* BEGIN Supplied information *
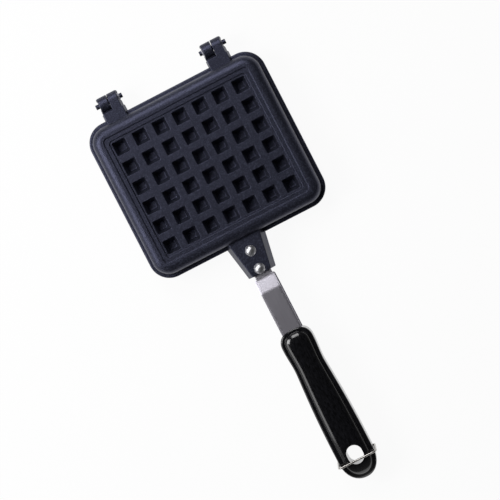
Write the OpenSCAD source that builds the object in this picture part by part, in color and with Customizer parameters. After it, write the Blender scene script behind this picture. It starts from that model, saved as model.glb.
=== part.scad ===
// Stovetop waffle pan: two cast halves that hinge at the far end, each with a strap and a moulded grip,
// and a wire bail on the lower grip that holds the two grips shut.
// The pan lies on z = 0, the hinge is towards +Y and the grips towards -Y.
// Each half is made once, about its parting line with z pointing out of the pan, and the lower one is flipped.

/* [Cast plates] */
// Width of a plate over its flange
plate_width = 160; // [150:1:185]
// Length of a plate over its flange, from the handle edge to the hinge edge
plate_length = 140.4; // [132:0.2:165]
// Radius of the flange's corners seen from above
corner_radius = 17.6; // [16:0.2:24]
// Height of the crest of the frame over the parting line
plate_height = 16; // [15:0.5:20]
// Thickness of the casting
casting_wall = 2.6; // [2:0.1:3]
// Width of the flat flange outside the frame
flange_width = 3.7; // [3:0.1:4.5]
// Thickness of the flange
flange_thickness = 3; // [2.4:0.1:4]
// Radius rolled on the flange's outer edge
flange_edge_radius = 1.2; // [0.6:0.1:1.8]
// Radius of the frame's shoulder, from its outer wall to its crest
shoulder_radius = 7.2; // [5:0.2:7.6]
// Lean of the frame's outer wall, in degrees
wall_draft = 5; // [2:1:8]
// Width of the crest's flat top
crest_width = 1.7; // [1:0.1:2.5]
// Drop from the crest to the ledge round the panel, a bevel as wide as it is high
ledge_drop = 0.7; // [0.4:0.1:1]
// Width of the ledge, from its bevel to the panel's edge
ledge_width = 3.4; // [2.6:0.1:4.5]
// Drop from the crest to the recessed panel
panel_drop = 1.7; // [1.3:0.1:2.2]
// Corner radius of the recessed panel
panel_corner = 2.8; // [1:0.2:5]
// Half of the hairline left between the two closed halves
seam_gap = 0.1; // [0.05:0.05:0.3]
// Width of the sealing rim, from the flange's edge to the batter cavity
rim_width = 6.4; // [6:0.1:7.5]
// Fillet where the cavity's wall meets its floor
cavity_fillet = 4; // [2:0.5:6]

/* [Waffle grid] */
// Number of pits across the plate
pit_columns = 7; // [5:1:7]
// Number of pits along the plate
pit_rows = 6; // [4:1:6]
// Width of a pit at its mouth
pit_mouth = 11.8; // [10:0.1:12.6]
// Width of a pit at its floor
pit_floor = 6.2; // [4:0.1:7.5]
// Plain margin between the outer pits and the panel's edge
panel_margin = 1.9; // [1:0.1:3]
// Wall of a stud beside its pit, measured across
stud_wall = 2.3; // [1.6:0.1:2.6]
// Distance from a stud's tip to the parting line
stud_clearance = 2.75; // [2.3:0.05:4]

/* [Hinges] */
// Distance between the middles of the two hinges
hinge_spacing = 96; // [70:1:110]
// Distance from the flange's edge out to the pin
pin_offset = 13.5; // [13:0.1:16]
// Radius of the hinge knuckles
knuckle_radius = 6.3; // [5:0.1:6.6]
// Width of a hinge base at its top
lug_width = 17.2; // [15:0.2:20]
// How far a hinge base stands out past the flange's edge
lug_reach = 5.5; // [4:0.1:6]
// Sideways gap between the two knuckles of a hinge
knuckle_gap = 1.7; // [0.6:0.1:2.5]
// Lean of the hinge base's side faces, in degrees
lug_draft = 6; // [2:1:10]
// Narrowing of a hinge arm, from its base to the flat round its pin
arm_taper = 0.8; // [0:0.1:1.2]
// Width of the flat that shows round the pin's head
pin_seat = 0.4; // [0.2:0.1:0.8]
// Radius of the hinge pin
pin_radius = 2; // [1.5:0.1:2.5]
// Radial running clearance of the pin in its bores
pin_clearance = 0.06; // [0.02:0.01:0.1]
// Radius of the pin's domed head
pin_head_radius = 3; // [2.8:0.1:4]
// Height of the pin's domed head
pin_head_height = 1.9; // [1.4:0.1:2.6]
// Radius of the pin's peened tail
pin_tail_radius = 2.6; // [2.6:0.1:3.4]
// Height of the pin's peened tail
pin_tail_height = 0.8; // [0.5:0.1:1.2]
// End play of the pin under its tail
pin_play = 0.1; // [0.05:0.05:0.3]

/* [Strap brackets] */
// Distance a bracket stands out past the flange's edge
bracket_reach = 29; // [27:0.5:36]
// Width of the bracket's top at the plate
bracket_top_width = 26.6; // [25:0.2:32]
// Slant of the bracket's sides seen from above, in degrees
bracket_taper = 9; // [4:0.5:9]
// Lean of the bracket's sides seen from its end, in degrees
bracket_draft = 20; // [10:1:24]
// Height of the bracket over the parting line
bracket_height = 9; // [8.5:0.1:11]
// Thickness of the bracket's walls
bracket_wall = 2.2; // [1.8:0.1:2.4]
// Distance from the flange's edge to the first rivet
first_rivet = 8.4; // [7.5:0.1:10]
// Distance between the two rivets of a bracket
rivet_pitch = 16.4; // [12:0.1:17]
// Radius of a rivet's shank
rivet_radius = 2.5; // [2:0.1:3]
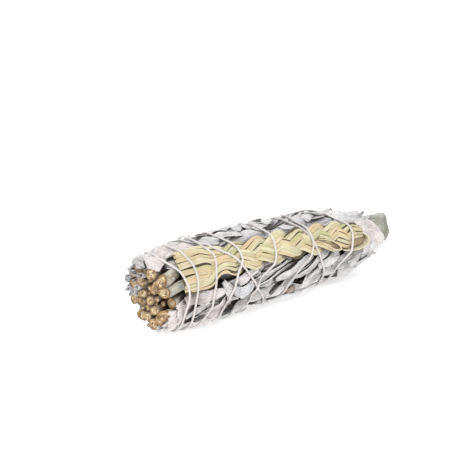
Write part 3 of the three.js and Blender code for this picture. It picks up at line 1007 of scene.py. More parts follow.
    def _leaves_of(self, sprig: Sprig) -> list[Leaf]:
        """Draw the leaves of one outer sprig.

        Args:
            sprig: the sprig.

        Returns:
            Its leaves.
        """
        rng = self.rng
        angle = sprig.stem.ring_angle
        front = abs(float(turn(76.0, angle))) < 43
        upper = abs(float(turn(0.0, angle))) < 50
        lower = abs(float(turn(125.0, angle))) < 45
        tip_front = abs(float(turn(75.0, angle))) < 50
        start = rng.uniform(10.5, 13) if front else rng.uniform(2.0, 5.0)
        leaves = []
        while start < 100:
            length = rng.uniform(24, 42)
            length = min(length, 135.0 + rng.uniform(-5, 1.5) - start)
            if length > 16:
                half_width = rng.uniform(2.4, 4.8) if lower else rng.uniform(2.6, 5.6)
                sizes = {"length": length, "half_width": half_width, "foot": 0.3 * (start < 6),
                         "fullness": 0.72 if start + length < 118 else 0.42}
                sizes["columns"] = 13
                leaves.append(self._leaf(start, angle + rng.gauss(0, 9), **sizes))
            for _ in range(rng.choice((2, 2, 3) if upper else (0, 1, 1, 2)) if start < 97 else 0):
                small = {"length": rng.uniform(9, 18) if upper else rng.uniform(12, 25),
                         "half_width": rng.uniform(1.6, 4.2) if upper else rng.uniform(1.6, 3.4), "rows": 16,
                         "columns": 9, "lean": rng.gauss(-4, 26) if upper else rng.gauss(-13, 9), "root": 0.3,
                         "fullness": 0.5}
                leaves.append(self._leaf(start + rng.uniform(1, 7), angle + rng.uniform(-17, 17), **small))
            start += rng.uniform(4.0, 7.0) if lower else rng.uniform(4.6, 8.2)
        for _ in range(3):
            start = rng.uniform(98, 107)
            reach = (rng.uniform(118, 126) if tip_front else rng.uniform(121, 131) if upper
                     else rng.uniform(126, 136)) - start
            leaves.append(self._leaf(start, angle + rng.uniform(-16, 16), length=reach, fullness=0.42,
                                     half_width=rng.uniform(4, 7.0), tip_lift=rng.uniform(-1.4, 0.5)))
        return leaves

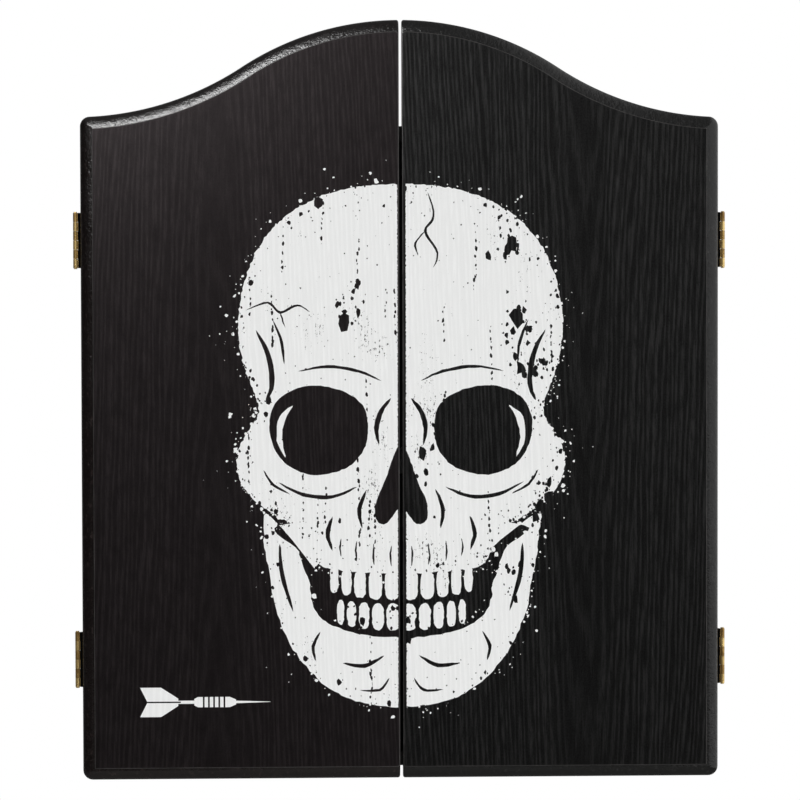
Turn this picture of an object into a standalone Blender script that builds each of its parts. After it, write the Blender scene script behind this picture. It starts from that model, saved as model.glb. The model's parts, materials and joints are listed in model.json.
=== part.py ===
* END Supplied information *
◆ Required work:
Please print exactly what appears from the first line of the data through the line with "one is flipped.", including both of those lines and nothing past them.

◆ Written solution:
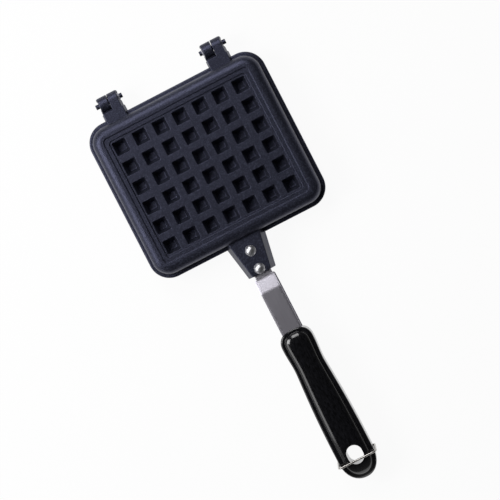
Write the OpenSCAD source that builds the object in this picture part by part, in color and with Customizer parameters. After it, write the Blender scene script behind this picture. It starts from that model, saved as model.glb.
=== part.scad ===
// Stovetop waffle pan: two cast halves that hinge at the far end, each with a strap and a moulded grip,
// and a wire bail on the lower grip that holds the two grips shut.
// The pan lies on z = 0, the hinge is towards +Y and the grips towards -Y.
// Each half is made once, about its parting line with z pointing out of the pan, and the lower one is flipped.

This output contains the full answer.